The memo, which can be found on Mr Romney's official campaign website, adds at another point: “Sen. McCain repeatedly called Sen. Pete Domenici (R-NM) an “a**hole”, causing a fellow GOP senator to say, “I didn't want this guy anywhere near a trigger.”

Attention is also focused on Rudy Giuliani, the former Mayor of New York, who has banked all on victory in Florida but is trailing badly, according to the polls. He hinted yesterday that defeat here could end his campaign, and predicted that whoever wins today's primary will go on the clinch the nomination.

Mr McCain and Mr Romney are vying for votes with two competing messages. Mr McCain, a former naval pilot and Vietnam prisoner of war, is focused on Iraq and the threat of Islamic terrorism, and his argument that only he is qualified to be commander-in-chief.

Mr Romney, a former venture capitalist, has been helped by recent fears of a recession. His message that he has the business experience to turn the economy around — and that Mr McCain does not understand the economy — has been finding fertile ground in Florida, and nationally. A new survey indicates the former Massachusetts governor taking the lead in a national Republican poll for the first time.

Yesterday both men spent the day tearing into each other. They each called the other “liberal” — perhaps the worst accusation that can be made against a Republican — and Mr McCain accused Mr Romney of being a serial “flip-flopper”. Mr McCain, particularly, cannot abide his rival.

Whatever the result, both men will leave Florida to begin a nationwide, state-to-state scramble, with only a week until the 22-state contest on February 5 — Super Tuesday.

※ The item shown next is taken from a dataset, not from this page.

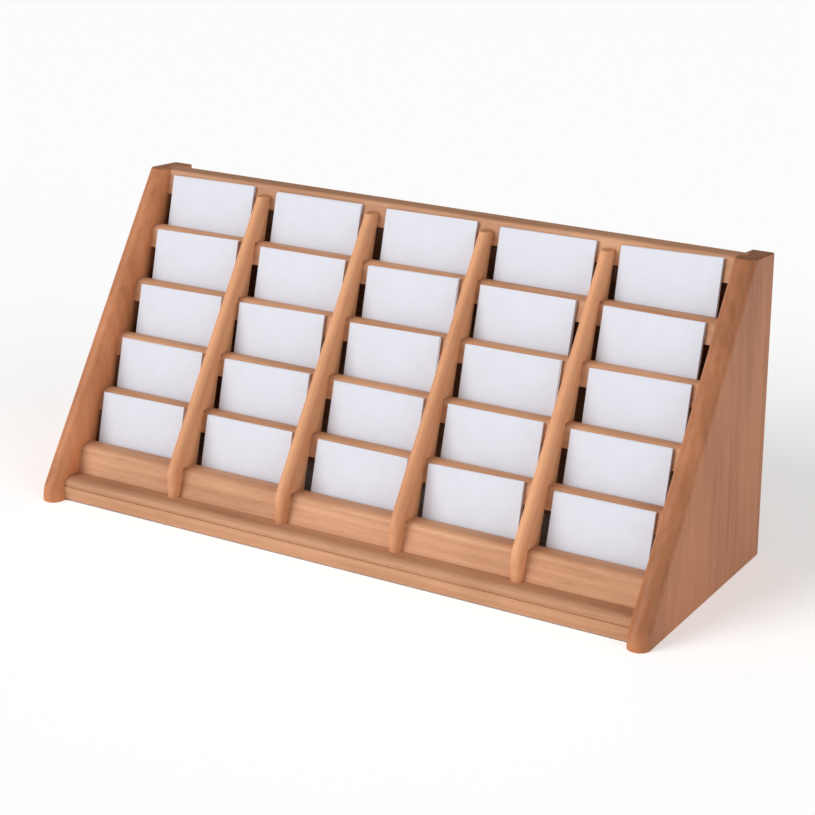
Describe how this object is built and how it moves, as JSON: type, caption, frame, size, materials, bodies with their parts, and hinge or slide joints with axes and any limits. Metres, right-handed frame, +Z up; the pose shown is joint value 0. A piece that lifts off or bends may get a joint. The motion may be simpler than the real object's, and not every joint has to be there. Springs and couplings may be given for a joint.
{
  "type": "tabletop card display rack",
  "caption": "Sloping wooden tabletop rack with stepped rows of small pockets between round-edged dividers, each pocket holding a stack of blank cards.",
  "frame": {"origin": "centre of the footprint, on the surface the rack stands on", "axes": "+X to the right along the rows seen from the front, +Y to the back, +Z up"},
  "size_m": [0.5874, 0.215, 0.2626],
  "materials": {
    "side_wood": "satin",
    "rail_wood": "satin",
    "slat_wood": "satin",
    "divider_wood": "satin",
    "panel_wood": "satin",
    "dowel_wood": "bare",
    "screw_steel": "zinc plated",
    "card_paper": "matte"
  },
  "bodies": {
    "rack": {"left_side_panel": "side_wood", "right_side_panel": "side_wood", "top_rail": "rail_wood", "base_rail": "rail_wood", "back_panel": "panel_wood", "slat_1": "slat_wood", "slat_2": "slat_wood", "slat_3": "slat_wood", "slat_4": "slat_wood", "slat_5": "slat_wood", "floor_strip_1": "slat_wood", "floor_strip_2": "slat_wood", "floor_strip_3": "slat_wood", "floor_strip_4": "slat_wood", "floor_strip_5": "slat_wood", "divider_1": "divider_wood", "divider_2": "divider_wood", "divider_3": "divider_wood", "divider_4": "divider_wood", "rail_dowels": "dowel_wood", "divider_screws": "screw_steel"},
    "cards_r1_c1": {"card_stack_r1_c1": "card_paper"},
    "cards_r1_c2": {"card_stack_r1_c2": "card_paper"},
    "cards_r1_c3": {"card_stack_r1_c3": "card_paper"},
    "cards_r1_c4": {"card_stack_r1_c4": "card_paper"},
    "cards_r1_c5": {"card_stack_r1_c5": "card_paper"},
    "cards_r2_c1": {"card_stack_r2_c1": "card_paper"},
    "cards_r2_c2": {"card_stack_r2_c2": "card_paper"},
    "cards_r2_c3": {"card_stack_r2_c3": "card_paper"},
    "cards_r2_c4": {"card_stack_r2_c4": "card_paper"},
    "cards_r2_c5": {"card_stack_r2_c5": "card_paper"},
    "cards_r3_c1": {"card_stack_r3_c1": "card_paper"},
    "cards_r3_c2": {"card_stack_r3_c2": "card_paper"},
    "cards_r3_c3": {"card_stack_r3_c3": "card_paper"},
    "cards_r3_c4": {"card_stack_r3_c4": "card_paper"},
    "cards_r3_c5": {"card_stack_r3_c5": "card_paper"},
    "cards_r4_c1": {"card_stack_r4_c1": "card_paper"},
    "cards_r4_c2": {"card_stack_r4_c2": "card_paper"},
    "cards_r4_c3": {"card_stack_r4_c3": "card_paper"},
    "cards_r4_c4": {"card_stack_r4_c4": "card_paper"},
    "cards_r4_c5": {"card_stack_r4_c5": "card_paper"},
    "cards_r5_c1": {"card_stack_r5_c1": "card_paper"},
    "cards_r5_c2": {"card_stack_r5_c2": "card_paper"},
    "cards_r5_c3": {"card_stack_r5_c3": "card_paper"},
    "cards_r5_c4": {"card_stack_r5_c4": "card_paper"},
    "cards_r5_c5": {"card_stack_r5_c5": "card_paper"}
  },
  "joints": [
    {"name": "lift_r1_c1", "type": "slide", "parent": "rack", "child": "cards_r1_c1", "axis": [0, 0.284, 0.9588], "range_m": [0, 0.06]},
    {"name": "lift_r1_c2", "type": "slide", "parent": "rack", "child": "cards_r1_c2", "axis": [0, 0.284, 0.9588], "range_m": [0, 0.06]},
    {"name": "lift_r1_c3", "type": "slide", "parent": "rack", "child": "cards_r1_c3", "axis": [0, 0.284, 0.9588], "range_m": [0, 0.06]},
    {"name": "lift_r1_c4", "type": "slide", "parent": "rack", "child": "cards_r1_c4", "axis": [0, 0.284, 0.9588], "range_m": [0, 0.06]},
    {"name": "lift_r1_c5", "type": "slide", "parent": "rack", "child": "cards_r1_c5", "axis": [0, 0.284, 0.9588], "range_m": [0, 0.06]},
    {"name": "lift_r2_c1", "type": "slide", "parent": "rack", "child": "cards_r2_c1", "axis": [0, 0.284, 0.9588], "range_m": [0, 0.06]},
    {"name": "lift_r2_c2", "type": "slide", "parent": "rack", "child": "cards_r2_c2", "axis": [0, 0.284, 0.9588], "range_m": [0, 0.06]},
    {"name": "lift_r2_c3", "type": "slide", "parent": "rack", "child": "cards_r2_c3", "axis": [0, 0.284, 0.9588], "range_m": [0, 0.06]},
    {"name": "lift_r2_c4", "type": "slide", "parent": "rack", "child": "cards_r2_c4", "axis": [0, 0.284, 0.9588], "range_m": [0, 0.06]},
    {"name": "lift_r2_c5", "type": "slide", "parent": "rack", "child": "cards_r2_c5", "axis": [0, 0.284, 0.9588], "range_m": [0, 0.06]},
    {"name": "lift_r3_c1", "type": "slide", "parent": "rack", "child": "cards_r3_c1", "axis": [0, 0.284, 0.9588], "range_m": [0, 0.06]},
    {"name": "lift_r3_c2", "type": "slide", "parent": "rack", "child": "cards_r3_c2", "axis": [0, 0.284, 0.9588], "range_m": [0, 0.06]},
    {"name": "lift_r3_c3", "type": "slide", "parent": "rack", "child": "cards_r3_c3", "axis": [0, 0.284, 0.9588], "range_m": [0, 0.06]},
    {"name": "lift_r3_c4", "type": "slide", "parent": "rack", "child": "cards_r3_c4", "axis": [0, 0.284, 0.9588], "range_m": [0, 0.06]},
    {"name": "lift_r3_c5", "type": "slide", "parent": "rack", "child": "cards_r3_c5", "axis": [0, 0.284, 0.9588], "range_m": [0, 0.06]},
    {"name": "lift_r4_c1", "type": "slide", "parent": "rack", "child": "cards_r4_c1", "axis": [0, 0.284, 0.9588], "range_m": [0, 0.06]},
    {"name": "lift_r4_c2", "type": "slide", "parent": "rack", "child": "cards_r4_c2", "axis": [0, 0.284, 0.9588], "range_m": [0, 0.06]},
    {"name": "lift_r4_c3", "type": "slide", "parent": "rack", "child": "cards_r4_c3", "axis": [0, 0.284, 0.9588], "range_m": [0, 0.06]},
    {"name": "lift_r4_c4", "type": "slide", "parent": "rack", "child": "cards_r4_c4", "axis": [0, 0.284, 0.9588], "range_m": [0, 0.06]},
    {"name": "lift_r4_c5", "type": "slide", "parent": "rack", "child": "cards_r4_c5", "axis": [0, 0.284, 0.9588], "range_m": [0, 0.06]},
    {"name": "lift_r5_c1", "type": "slide", "parent": "rack", "child": "cards_r5_c1", "axis": [0, 0.284, 0.9588], "range_m": [0, 0.06]},
    {"name": "lift_r5_c2", "type": "slide", "parent": "rack", "child": "cards_r5_c2", "axis": [0, 0.284, 0.9588], "range_m": [0, 0.06]},
    {"name": "lift_r5_c3", "type": "slide", "parent": "rack", "child": "cards_r5_c3", "axis": [0, 0.284, 0.9588], "range_m": [0, 0.06]},
    {"name": "lift_r5_c4", "type": "slide", "parent": "rack", "child": "cards_r5_c4", "axis": [0, 0.284, 0.9588], "range_m": [0, 0.06]},
    {"name": "lift_r5_c5", "type": "slide", "parent": "rack", "child": "cards_r5_c5", "axis": [0, 0.284, 0.9588], "range_m": [0, 0.06]}
  ]
}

Mr McCain will hope that Mr Giuliani drops out of the race, a move that would give him a significant boost in the delegate-rich states of California, New York — Mr Giuliani's home state — and neighbouring New Jersey. The two men draw from the same pool of moderate and independent voters, and those worried about national security. Mr McCain currently holds the advantage in all three states.

Mr Romney, who has far more money than Mr McCain, and can tap into his $250 million personal fortune, is expected to do well in Massachusetts, where he was governor, and will focus on Utah, where Mormonism, his religion, is dominant. He will also pay attention to Colorado, and Georgia, where his conservative stance on the issues will help him. He also has the funds to launch a nationwide advertising campaign on February 5, when dominance of the airwaves could prove crucial.

Mike Huckabee, the Iowa winner, is also trailing in the Florida polls, but has vowed to press on if he fails to win the Sunshine State. The former Arkansas governor and one time Baptist minister will focus on the few Southern states voting on Super Tuesday, in the hope of keeping his candidacy alive.